Sunday’s Our View, titled “Honoring our fallen heroes,” was well intentioned but poorly executed. It was basically our plea to readers to remember the sacrifice of all our service men and women who have died while defending this country on this past Memorial Day weekend; that number is now at 1.3 million and growing.

As part of the Our View, we briefly highlighted this nation’s deadliest wars, including the Civil War, World Wars I and II, the Vietnam War, Iraq, and Afghanistan, which is our longest conflict and is continuing. Omitted, if you haven’t figured it out, was the Korean War.

That omission did not escape a reader, Norman Prevatte, an 83-year-old veteran of the Korean War. He dropped by our office on Tuesday morning and — politely we should add — reminded us that we aren’t the only ones to forget what has become known as “The Forgotten War,” but offered that much of this country shares in our culpability.

Our soldiers, it has been said, don’t get to pick our wars, they only get to fight them.

Why is the Korean War so poorly remembered?

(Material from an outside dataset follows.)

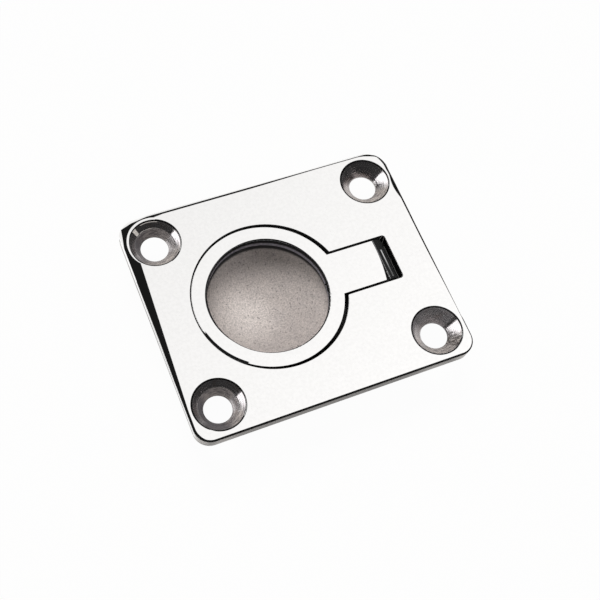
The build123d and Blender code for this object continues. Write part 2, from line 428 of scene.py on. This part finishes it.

It was sandwiched between World War II, perhaps this nation’s finest moment, when we liberated Europe from Hitler and defeated imperialist Japan, and Vietnam, perhaps our nation’s worst moment as too many Americans never understood our interest in Southeast Asia, and we fought that war with one arm tied behind our back, which led to an inglorious retreat and defeat.

The Korean War just isn’t part of the conversation — but it was plenty real, especially for the 36,000 Americans who died there on that peninsula . Another 92,000 of the approximately 1.7 million U.S. soldiers who served in that war were injured.

The 37-month Korean War is not unlike the Vietnam War in that it was an undeclared war, the first for the United States, and most Americans did not understand our interest beyond it was a battle against that big Red Machine, Communism. It also ended essentially in a stalemate.

The years will only make our nation’s collective interest in the Korean War more murky, but it should never absolve us from recalling and honoring those who died there while wearing an American uniform. We failed in that duty on Sunday.